JM: "I think he was probably concerned. He's from a different generation. My dad is 64, I'm 37. Let's say for years my dad gets a call from a friend who would say to him, "Hey I heard your son on the radio", this and that and I'm sure it makes my dad happy, a father would be proud of his son. But I don't know how he would feel if all of a sudden he would get a phone call that was 'hey, I didn't even know your son was gay' or 'did you know?' I imagine those type of phone calls would probably be more difficult. So I was compassionate toward the situation and he never said to me that there was anything wrong with it. He wasn't proud of me or anything like that but I now feel like he's proud of me not only for having been successful with what I've done in my career to this point but proud of me for who I am. I've shared a lot of emails with him from things that people have sent me on Facebook where's gotten to see first-hand just the importance of this and the effect that this is having on people and I think it makes him very proud. His son is effecting people's lives in a very positive way."
The rest of the interview, AFTER THE JUMP.
SP: How soon until you think the views on gays by someone like former New York Giant David Tyree become the uncommon one in the sports world?
JM: "I honestly already believe it is the uncommon one. At least from a public speaking standpoint. These guys can have their own thoughts but we all have our own thoughts. I don't know what is the unpopular thing. It used to be that you were the guy who used to hang around with bunch of teenagers and stuff and say this gay guy this and that then 'hey, ha ha.' It was just funny. Everyone wants to join in on it. If you're that guy that does it now, in light of what's gone on say in the last month or so between Kobe Bryant, Joakim Noah, the NBA coming down very hard on this, Major League Baseball doing the same thing with Roger McDowell yelling at these guys in San Francisco, you're now the real jerk, the real bigot, if you're the guy throwing certain words around. I think so. Maybe that's wishful thinking. I'm in New York city, I'm not in middle America."

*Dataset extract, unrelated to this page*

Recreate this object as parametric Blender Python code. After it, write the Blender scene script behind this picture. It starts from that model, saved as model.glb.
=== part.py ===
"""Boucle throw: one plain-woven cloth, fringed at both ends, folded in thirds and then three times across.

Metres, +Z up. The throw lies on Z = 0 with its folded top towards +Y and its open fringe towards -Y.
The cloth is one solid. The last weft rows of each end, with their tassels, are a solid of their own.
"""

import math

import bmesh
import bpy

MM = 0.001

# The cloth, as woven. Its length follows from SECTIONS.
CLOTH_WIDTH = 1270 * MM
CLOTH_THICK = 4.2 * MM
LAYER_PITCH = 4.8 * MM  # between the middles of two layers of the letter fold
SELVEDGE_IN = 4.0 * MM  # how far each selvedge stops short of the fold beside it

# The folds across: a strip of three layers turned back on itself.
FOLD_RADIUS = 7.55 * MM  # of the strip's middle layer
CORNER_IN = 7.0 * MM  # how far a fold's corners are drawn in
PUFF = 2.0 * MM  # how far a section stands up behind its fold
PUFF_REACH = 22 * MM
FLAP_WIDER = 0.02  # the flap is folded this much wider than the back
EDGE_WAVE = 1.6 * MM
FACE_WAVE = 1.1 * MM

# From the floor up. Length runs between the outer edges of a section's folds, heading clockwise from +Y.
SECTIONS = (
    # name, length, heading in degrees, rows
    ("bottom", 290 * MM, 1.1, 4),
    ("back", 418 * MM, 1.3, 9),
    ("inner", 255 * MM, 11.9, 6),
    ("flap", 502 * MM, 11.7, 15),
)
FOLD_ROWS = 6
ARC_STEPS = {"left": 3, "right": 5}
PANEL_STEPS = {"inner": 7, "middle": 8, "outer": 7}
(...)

SP: Do you think we're on the fast-track to seeing an openly gay male professional athlete?
JM: "I have no idea. I do hope and would think that whoever is going to be the first is going to be that guy that my actions, that of Will Sheridan, Rick Welts and the support of straight guys in sports that that will have a role for them the same way that the people who came out before I did had a big role for me. How soon? I don't know. I'd say where we're at right now – within 18 months definitely wouldn't surprise me. If it's a superstar athlete…if one of those guys came out and said it, what do you do? This guy's got the support of everybody in the league already. What are you gonna do, shoot arrows all of a sudden at one of the guys who's one of the most popular people in the sport? I think it could be coming soon. Who knows? if it's a superstar athlete, if it's a real superstar, it definitely makes it a lot easier for others to follow."
Max told me about an encounter he had with openly lesbian tennis star Martina Navratilova at a gay bar when he was a closeted man in his twenties. That story is here:
JM: "Maybe about 10 years ago or so I was in Philadelphia at one of the famous bars called Woody's. I was there with a friend of mine. I was still pretty closeted at the time. Maybe just a few people knew about me and I turn around and there's Martina Navratilova. I went up and said hello to Martina and I said something like 'you're a real inspiration and thanks for being a great inspiration and roll model.' But how could she have been a real inspiration to me if I was too pussy to come out? I thought about that for many years because what I was really trying to say to Martina was 'hey I really applaud you. I wish I had the balls to do what you did.' And I also thought 'I would never have any interest in doing what you did either.'"
Towards the end of our talk, Max told me about the depression he went through in college when he thought about the challenges he would face if he were to pursue his dream as a radio sportscaster as an openly gay man – something that kept him in the closet for years.
JM: "I was in college, I went through a couple of years of just terrible, terrible depression in my sophomore, junior into my senior year. I'd laid out a foundation for a career as a sportscaster really well. I knew some of the giants in the business who had already become mentors to me. I'd done a lot of work already at a young age. I'd laid out all these great things and I was ready to go. All of a sudden where all of the depression came from, and I didn't realize it until years later, it was basically me believing that I could not live the life that I had mapped out for myself because how could I if I'm gay? I came to realize I'm gay. This isn't just a passing thing. I always thought even if I did it, 'I thought oh my God, I'm gonna be some pioneer or something? I don't ever want to be that. That's not me! I don't ever want to be the gay sportscaster.' Well, you know what? I guess at some point everything came to be. All right, so this is how it is? Cool. Wait, I actually get to help people? Awesome. The irony there, and there's definitely good irony there, because of what I was so scared of, I've come to embrace."